The Provincial Court deals primarily with family law issues related to a parent’s responsibilities towards their children after separation. The issues include how they raise, financially support, and spend time with their children. These issues can also be dealt with in Supreme Court, but many people choose to go to Provincial Court because it is less expensive and the rules are more flexible, which makes it easier if you don’t have a lawyer. The Provincial Court of BC hears about half of all family matters in the province. If a case deals with divorce, adoptions, or the division of family property, it has to be heard in Supreme Court.
If a social worker determines that a child (under the age of 18) needs protection they may take steps to remove that child from their family home. However, removing a child from their home is supposed to be a last resort. So unless there is immediate danger, rather than remove the child, the social worker will monitor the family and create a plan to address any safety concerns. If they do not think the child is safe in the home, they may place the child in a foster home or with a relative. If this happens, the parents can go to Provincial Court to challenge the removal of the child or the social worker’s plan for the child.

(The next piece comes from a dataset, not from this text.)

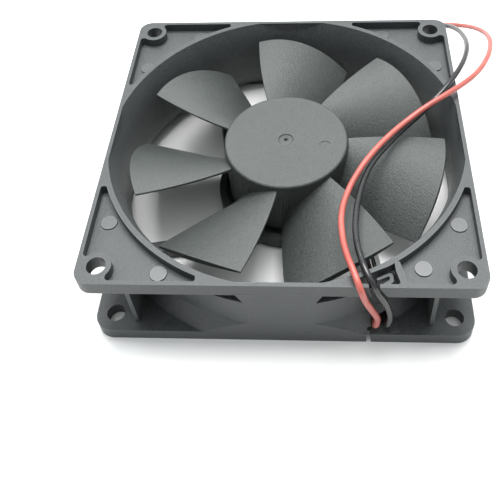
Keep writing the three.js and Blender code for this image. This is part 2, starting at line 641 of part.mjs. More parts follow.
place(stationary, 'red_lead_inner', 'red_pvc', leadTube(RED_INNER_ROUTE, 14));
place(stationary, 'black_lead_inner', 'black_pvc', leadTube(BLACK_INNER_ROUTE, 14));
place(stationary, 'red_lead', 'red_pvc', leadTube(RED_ROUTE, 66));
place(stationary, 'black_lead', 'black_pvc', leadTube(BLACK_ROUTE, 64));
place(stationary, 'red_lead_coil', 'red_pvc', coilRing(COIL.red));
place(stationary, 'black_lead_coil', 'black_pvc', coilRing(COIL.black));
place(stationary, 'red_lead_tail', 'red_pvc', leadTube(tailRoute(3.15, 1), 12));
place(stationary, 'black_lead_tail', 'black_pvc', leadTube(tailRoute(1.35, -1), 12));
place(stationary, 'lead_tie', 'nylon', leadTie());
place(stationary, 'connector_housing', 'nylon', connectorHousing());
place(stationary, 'contact_1', 'steel', contact(1));
place(stationary, 'contact_2', 'steel', contact(-1));

place(rotor, 'impeller', 'dark_plastic', impeller());
place(rotor, 'rotor_yoke', 'steel', rotorYoke());
place(rotor, 'magnet_ring', 'magnet', tube(MAGNET.radii, MAGNET.z));
place(rotor, 'shaft_boss', 'brass', tube([SHAFT_RADIUS + GAP, BOSS.outer], BOSS.z, 24));
place(rotor, 'shaft', 'steel', shaft());
place(rotor, 'upper_washer', 'nylon', washer(WASHER.upper));
place(rotor, 'lower_washer', 'nylon', washer(WASHER.lower));
place(rotor, 'retaining_clip', 'steel', retainingClip());

export default fan;
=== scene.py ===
import math

import bmesh
import bpy
from mathutils import Matrix, Vector


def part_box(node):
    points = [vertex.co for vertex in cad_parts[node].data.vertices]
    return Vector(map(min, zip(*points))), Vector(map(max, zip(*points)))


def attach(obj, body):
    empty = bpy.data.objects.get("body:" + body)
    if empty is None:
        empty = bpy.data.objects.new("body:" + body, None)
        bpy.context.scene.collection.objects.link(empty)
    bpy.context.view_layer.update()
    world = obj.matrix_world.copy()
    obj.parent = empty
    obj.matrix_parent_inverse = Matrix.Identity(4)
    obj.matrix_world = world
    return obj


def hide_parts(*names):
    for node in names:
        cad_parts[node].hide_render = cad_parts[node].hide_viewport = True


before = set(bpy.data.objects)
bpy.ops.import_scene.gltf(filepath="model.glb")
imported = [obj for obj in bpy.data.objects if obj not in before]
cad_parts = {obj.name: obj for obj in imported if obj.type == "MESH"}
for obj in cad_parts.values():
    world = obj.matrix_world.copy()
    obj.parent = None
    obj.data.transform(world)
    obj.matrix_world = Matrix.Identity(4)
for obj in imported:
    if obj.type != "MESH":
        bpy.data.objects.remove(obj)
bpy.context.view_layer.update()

# A 92 mm case fan. Shapes are worked out in millimetres, and each piece is scaled to metres when finished.
MM = 0.001

# ---- Driving dimensions, in millimetres ----
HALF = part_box("fan_frame")[1].x / MM
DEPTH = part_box("fan_frame")[1].z / MM
HOLE_PITCH = 82.5
HOLE_RADIUS = 2.25

INLET_FLANGE_Z = 21
OUTLET_FLANGE_TOP = 3.7
INLET_CORNER = 3.5
OUTLET_CORNER = 4.5

DUCT_RADIUS = 43.7
INLET_MOUTH = 46
OUTLET_MOUTH = 50.5
MOUTH_FOOT_Z = 15
FLARE_TOP_Z = 8
SIDE_WALL = 1
BARREL_RADIUS = 46.64
FLANGE_REACH = 51
FOOT_RADIUS = 49.8
FOOT_TOP_Z = 8.2
GROOVE_RADIUS = 45.3
GROOVE_FOOT_Z = 17.7
PANEL_HALF = (7.7, 8.2, 10)
PANEL_DEPTH = 2
RIB_X = 35.5
RIB_Y = (30.4, 43.5)
RIB_HALF = 0.5
INSET = 0.5
RING_RADIUS = 47.3

POCKET_FLOOR_Z = 22.5
POCKET_START = 18.3
POCKET_END = 38.9
BOSS_RADIUS = 3.5
PIN_MARK_RADIUS = 1.95
PIN_MARK_HEIGHT = 0.25
PIN_MARKS = ((41.5, 27.7), (27.3, 41.7))
PIN_MARK_BESIDE_CLIP = (32.2, -39.7)
WITNESS_WIDTH = 0.16
WITNESS_DEPTH = 0.15
HOOK_TOP = 23.2

STRUT_Z = (0.3, 3.5)
STRUT_WIDTH = 3.8
STRUT_INNER = (18, 247)
STRUT_OUTER = (45, 210)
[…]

Soon after the child is removed there is a hearing in court called the “Presentation Hearing” where the judge will determine if the social worker was
- right to remove the child, and
- where the child should live until a full hearing can take place.
Provincial Court Judges will lead mediations called a “case conference” between parents and social workers to try to come up with an agreed upon plan for the child. If they cannot agree, they will have a “Protection Hearing” to determine
- whether the child needs protection, and
- if so, what plan is in the child’s best interests.
Each parent must financially support their children. In some cases, someone may be responsible for financially supporting an ex-spouse for a certain amount of time after their separation. When couples separate they may make a formal agreement, or have a judge make an order, about child support and/or spousal support. Most of the time, the person ordered to pay the support does so voluntarily, but in some cases they do not.
If someone is not receiving the required amount of support payments, they can register their agreement or order with the Family Maintenance Enforcement Program (FMEP). The FMEP can then take actions to enforce the support payments in court. A judge can even order the payor be sent to jail for missing payments in the most serious cases.
Changing or Appealing Family Law Orders
The needs of families change over time. A parenting schedule that worked for a family with very young children probably won’t work for the family once those children are teenagers. For that reason, family court orders can be changed when the parties agree to change the order, or they can apply to court to have the order changed if the circumstances changed enough. There is no time limit on applying to change a family law order.
Appealing an order is different than changing an order. You have to show that the judge made a significant error in their decision. Appeals are far more difficult and expensive. There are also short time limits. If you have a final Provincial Court order, you can appeal it to the Supreme Court.